Please give the listing again, word for word, with nothing left out.

● ● ●

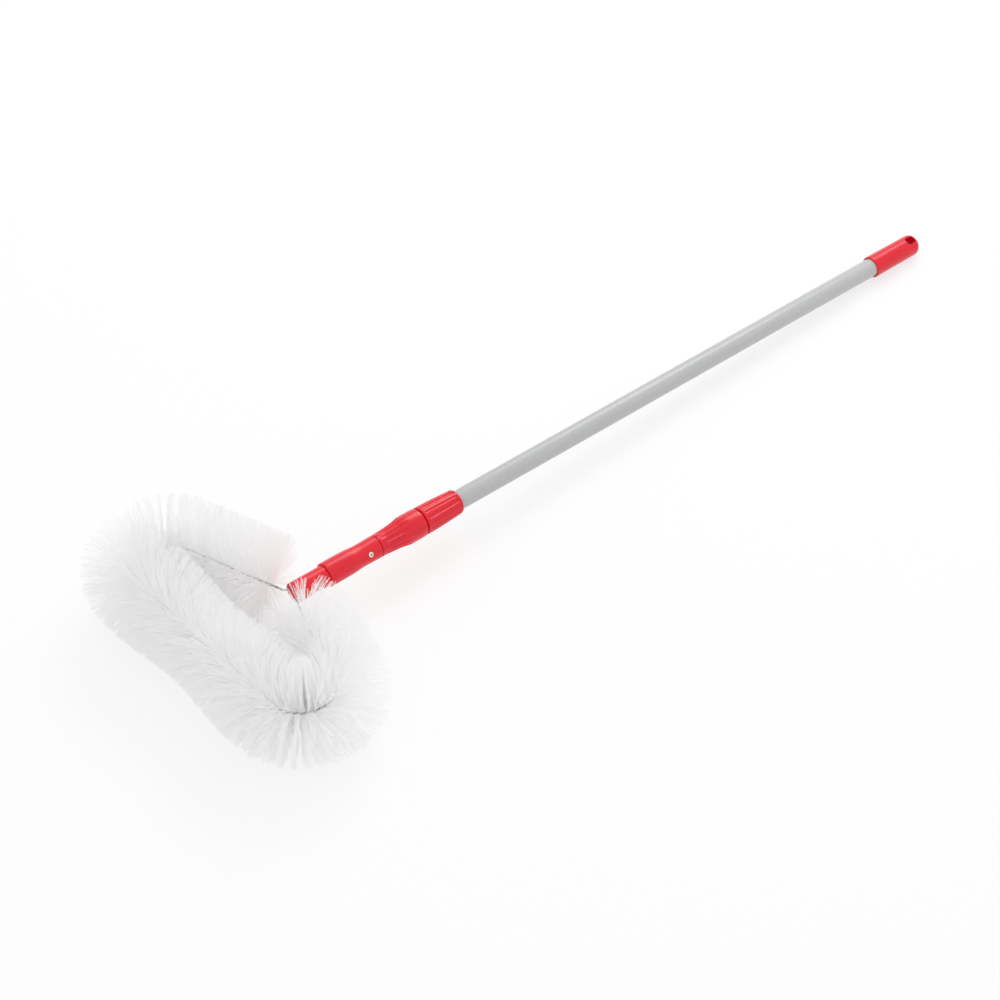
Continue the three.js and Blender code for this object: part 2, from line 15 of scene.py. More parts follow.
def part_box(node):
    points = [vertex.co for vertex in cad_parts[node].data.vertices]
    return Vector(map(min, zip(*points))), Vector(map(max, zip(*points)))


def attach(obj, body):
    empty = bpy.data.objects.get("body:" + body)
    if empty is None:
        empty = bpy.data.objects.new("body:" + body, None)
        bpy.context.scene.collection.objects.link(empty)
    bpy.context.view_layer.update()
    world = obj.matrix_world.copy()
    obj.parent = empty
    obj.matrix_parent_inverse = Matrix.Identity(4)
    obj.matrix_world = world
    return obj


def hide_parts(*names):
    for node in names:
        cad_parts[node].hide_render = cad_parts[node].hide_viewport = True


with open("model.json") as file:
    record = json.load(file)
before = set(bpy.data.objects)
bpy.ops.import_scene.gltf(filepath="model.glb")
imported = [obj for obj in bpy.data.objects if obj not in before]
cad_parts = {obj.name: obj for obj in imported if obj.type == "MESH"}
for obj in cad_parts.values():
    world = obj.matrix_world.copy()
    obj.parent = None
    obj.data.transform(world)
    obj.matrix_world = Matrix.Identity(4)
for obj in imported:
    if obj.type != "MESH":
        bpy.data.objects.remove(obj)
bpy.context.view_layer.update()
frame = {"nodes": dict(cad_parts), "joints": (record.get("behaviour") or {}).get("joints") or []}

MM = 0.001
TURN = 2 * math.pi
SMOOTH_ANGLE = math.radians(35)
TINY = 1e-9
X_AXIS = np.array([1.0, 0.0, 0.0])
Z_AXIS = np.array([0.0, 0.0, 1.0])

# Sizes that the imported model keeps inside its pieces. Lengths are in millimetres.
GAP = 0.3
OVERRUN = 1.0
EDGE = 0.8
LOCK_GROOVE = 2.0
TUBE_WALL = 0.6
TUBE_LIP = 0.15

CAP_MOUTH = 0.4
CAP_RIM = 1.4
CAP_TAPER = 0.4
CAP_DOME = 10.0
SLOT_BAIL = 6.4
SLOT_LENGTH = 12.8
SLOT_WIDTH = 9.6
SLOT_TURN = math.radians(12.5)
SLOT_CORNER = 1.6
SLOT_FLARE = 0.8

SPIGOT_RADIUS = 12.9
BODY_WEB = 8.3
BODY_REAR_ROUNDING = 1.2
BODY_FLUTES = 15
BODY_FLUTE_DEPTH = 1.2
BODY_FLUTE_WIDTH = 4.6
BODY_FLUTE_MARGIN = 2.4
BODY_FLUTE_TURN_SHARE = 0.5

NUT_FLUTES = 15
NUT_FLUTE_DEPTH = 1.2
NUT_FLUTE_WIDTH = 4.4
NUT_FLUTE_START_SHARE = 0.26
NUT_FLUTE_TURN_SHARE = 0.4
NUT_FLUTE_SOFT_SHARE = 0.3
NUT_NOSE_SHARE = 0.85
NUT_NOSE_GAP = 0.6

FLUTE_WALL_POWER = 0.7

COLLET_SLEEVE_RADIUS = 11.4
COLLET_NOSE_RADIUS = 10.9
COLLET_CONE = 16.0
COLLET_SLIT = 2.0

BUSH_WALL = 2.2

SOCKET_WEB = 4.0
STUB_RADIUS = 10.5
NECK_ROUNDING_END = 1.5

RIVET_SETBACK = 15.8
RIVET_HEAD_RADIUS = 2.9
RIVET_HEAD_HEIGHT = 1.1
RIVET_RIM_HEIGHT = 0.35
RIVET_SHANK_RADIUS = 1.6
RIVET_EYE_RADIUS = 1.25
RIVET_TAIL_RADIUS = 2.3
RIVET_TAIL_LENGTH = 3.4
RIVET_LIFT = math.radians(29)
MANDREL_DEPTH = 2.2

WIRE_HOLE_OFFSET = 8.0
WIRE_HOLE_DEPTH = 30.0
WIRE_START = 1.0
WIRE_BEND_RADIUS = 4.0
LOOP_END_RADIUS = 36.0
WIRE_ENVELOPE = 1.4
WIRE_PITCH = 14.0
BARE_WIRE = 12.0

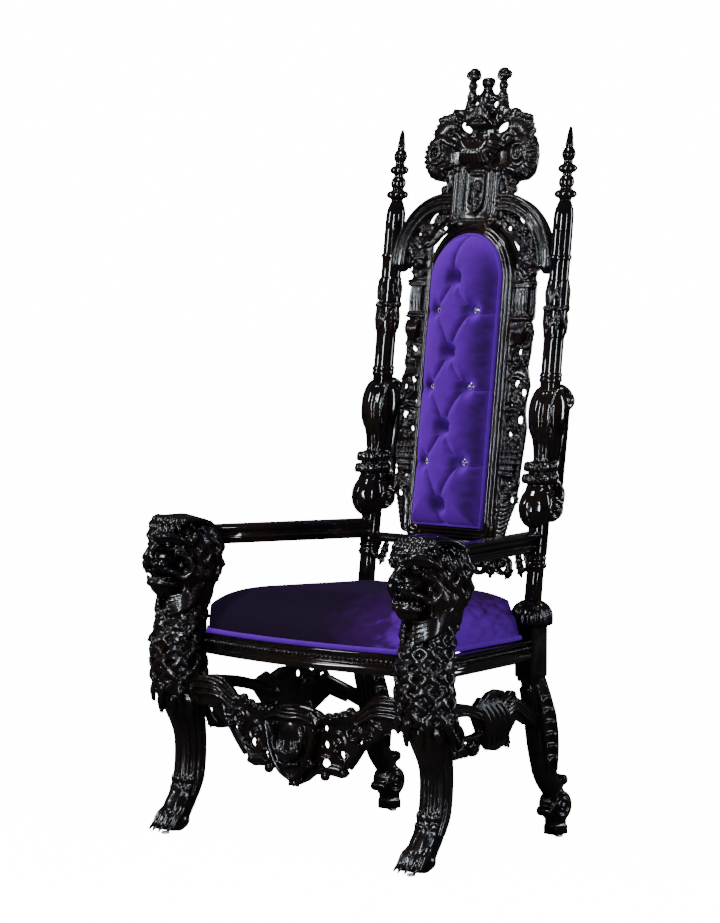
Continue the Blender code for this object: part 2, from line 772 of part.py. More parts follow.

● ● ●

SOLUTION TO THE PROBLEM:
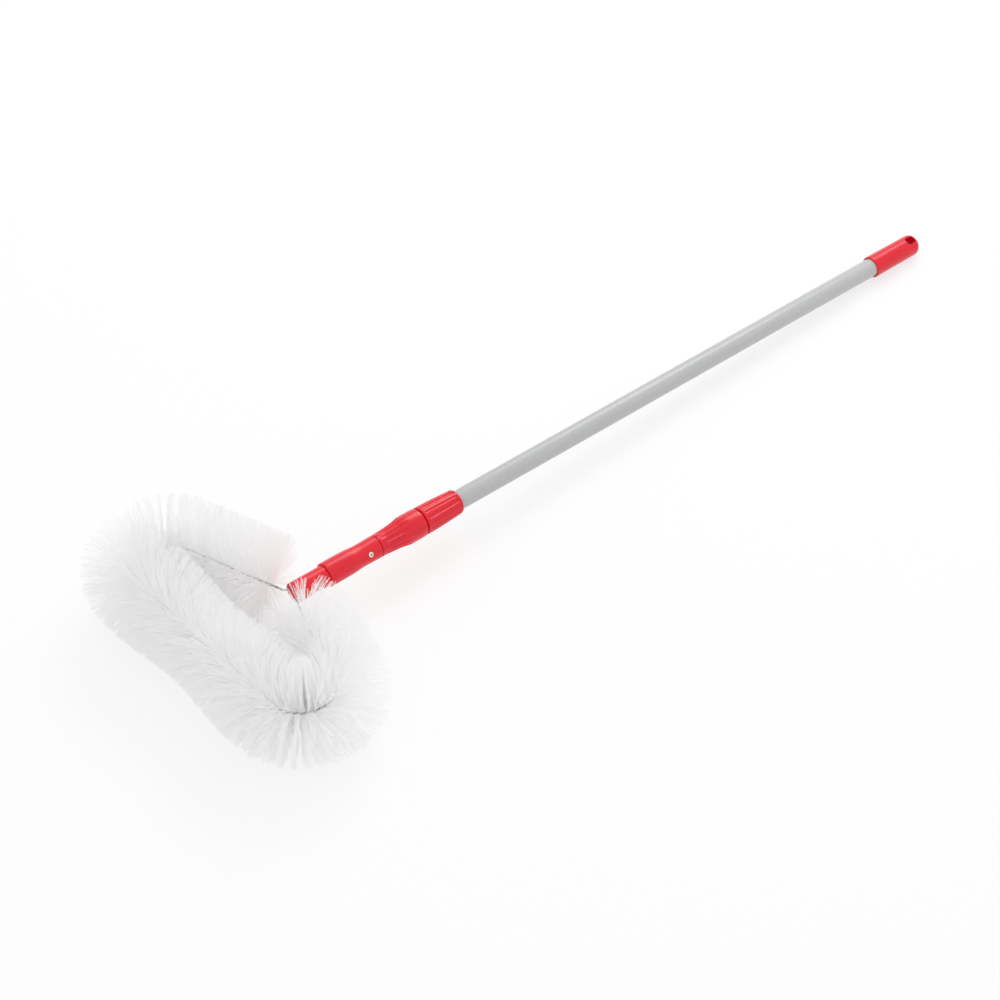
Continue the three.js and Blender code for this object: part 2, from line 15 of scene.py. More parts follow.
def part_box(node):
    points = [vertex.co for vertex in cad_parts[node].data.vertices]
    return Vector(map(min, zip(*points))), Vector(map(max, zip(*points)))


def attach(obj, body):
    empty = bpy.data.objects.get("body:" + body)
    if empty is None:
        empty = bpy.data.objects.new("body:" + body, None)
        bpy.context.scene.collection.objects.link(empty)
    bpy.context.view_layer.update()
    world = obj.matrix_world.copy()
    obj.parent = empty
    obj.matrix_parent_inverse = Matrix.Identity(4)
    obj.matrix_world = world
    return obj


def hide_parts(*names):
    for node in names:
        cad_parts[node].hide_render = cad_parts[node].hide_viewport = True


with open("model.json") as file:
    record = json.load(file)
before = set(bpy.data.objects)
bpy.ops.import_scene.gltf(filepath="model.glb")
imported = [obj for obj in bpy.data.objects if obj not in before]
cad_parts = {obj.name: obj for obj in imported if obj.type == "MESH"}
for obj in cad_parts.values():
    world = obj.matrix_world.copy()
    obj.parent = None
    obj.data.transform(world)
    obj.matrix_world = Matrix.Identity(4)
for obj in imported:
    if obj.type != "MESH":
        bpy.data.objects.remove(obj)
bpy.context.view_layer.update()
frame = {"nodes": dict(cad_parts), "joints": (record.get("behaviour") or {}).get("joints") or []}

MM = 0.001
TURN = 2 * math.pi
SMOOTH_ANGLE = math.radians(35)
TINY = 1e-9
X_AXIS = np.array([1.0, 0.0, 0.0])
Z_AXIS = np.array([0.0, 0.0, 1.0])

# Sizes that the imported model keeps inside its pieces. Lengths are in millimetres.
GAP = 0.3
OVERRUN = 1.0
EDGE = 0.8
LOCK_GROOVE = 2.0
TUBE_WALL = 0.6
TUBE_LIP = 0.15

CAP_MOUTH = 0.4
CAP_RIM = 1.4
CAP_TAPER = 0.4
CAP_DOME = 10.0
SLOT_BAIL = 6.4
SLOT_LENGTH = 12.8
SLOT_WIDTH = 9.6
SLOT_TURN = math.radians(12.5)
SLOT_CORNER = 1.6
SLOT_FLARE = 0.8

SPIGOT_RADIUS = 12.9
BODY_WEB = 8.3
BODY_REAR_ROUNDING = 1.2
BODY_FLUTES = 15
BODY_FLUTE_DEPTH = 1.2
BODY_FLUTE_WIDTH = 4.6
BODY_FLUTE_MARGIN = 2.4
BODY_FLUTE_TURN_SHARE = 0.5

NUT_FLUTES = 15
NUT_FLUTE_DEPTH = 1.2
NUT_FLUTE_WIDTH = 4.4
NUT_FLUTE_START_SHARE = 0.26
NUT_FLUTE_TURN_SHARE = 0.4
NUT_FLUTE_SOFT_SHARE = 0.3
NUT_NOSE_SHARE = 0.85
NUT_NOSE_GAP = 0.6

FLUTE_WALL_POWER = 0.7

COLLET_SLEEVE_RADIUS = 11.4
COLLET_NOSE_RADIUS = 10.9
COLLET_CONE = 16.0
COLLET_SLIT = 2.0

BUSH_WALL = 2.2

SOCKET_WEB = 4.0
STUB_RADIUS = 10.5
NECK_ROUNDING_END = 1.5

RIVET_SETBACK = 15.8
RIVET_HEAD_RADIUS = 2.9
RIVET_HEAD_HEIGHT = 1.1
RIVET_RIM_HEIGHT = 0.35
RIVET_SHANK_RADIUS = 1.6
RIVET_EYE_RADIUS = 1.25
RIVET_TAIL_RADIUS = 2.3
RIVET_TAIL_LENGTH = 3.4
RIVET_LIFT = math.radians(29)
MANDREL_DEPTH = 2.2

WIRE_HOLE_OFFSET = 8.0
WIRE_HOLE_DEPTH = 30.0
WIRE_START = 1.0
WIRE_BEND_RADIUS = 4.0
LOOP_END_RADIUS = 36.0
WIRE_ENVELOPE = 1.4
WIRE_PITCH = 14.0
BARE_WIRE = 12.0

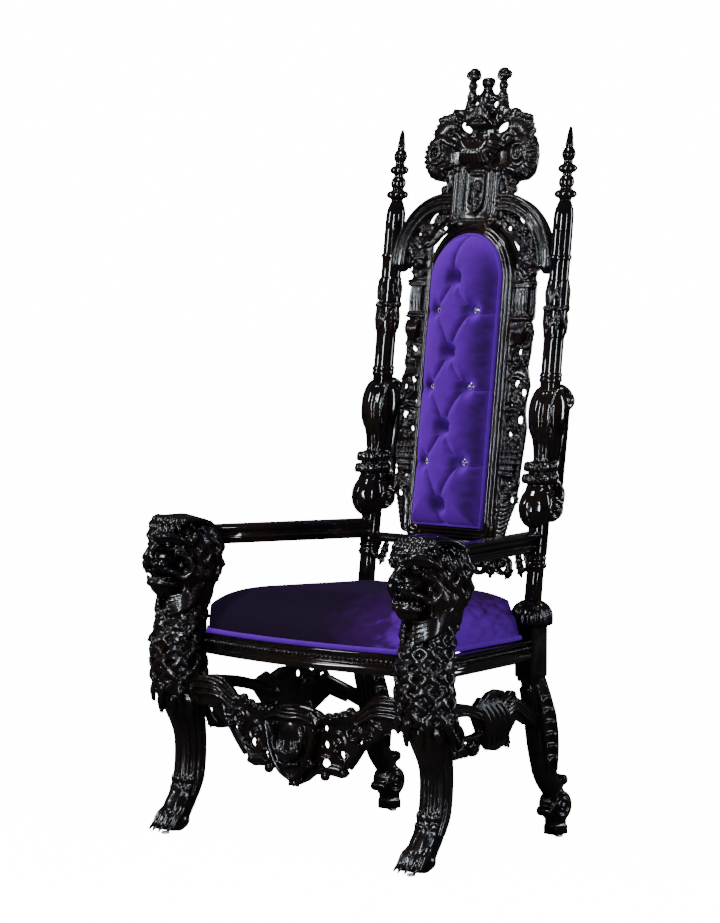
Continue the Blender code for this object: part 2, from line 772 of part.py. More parts follow.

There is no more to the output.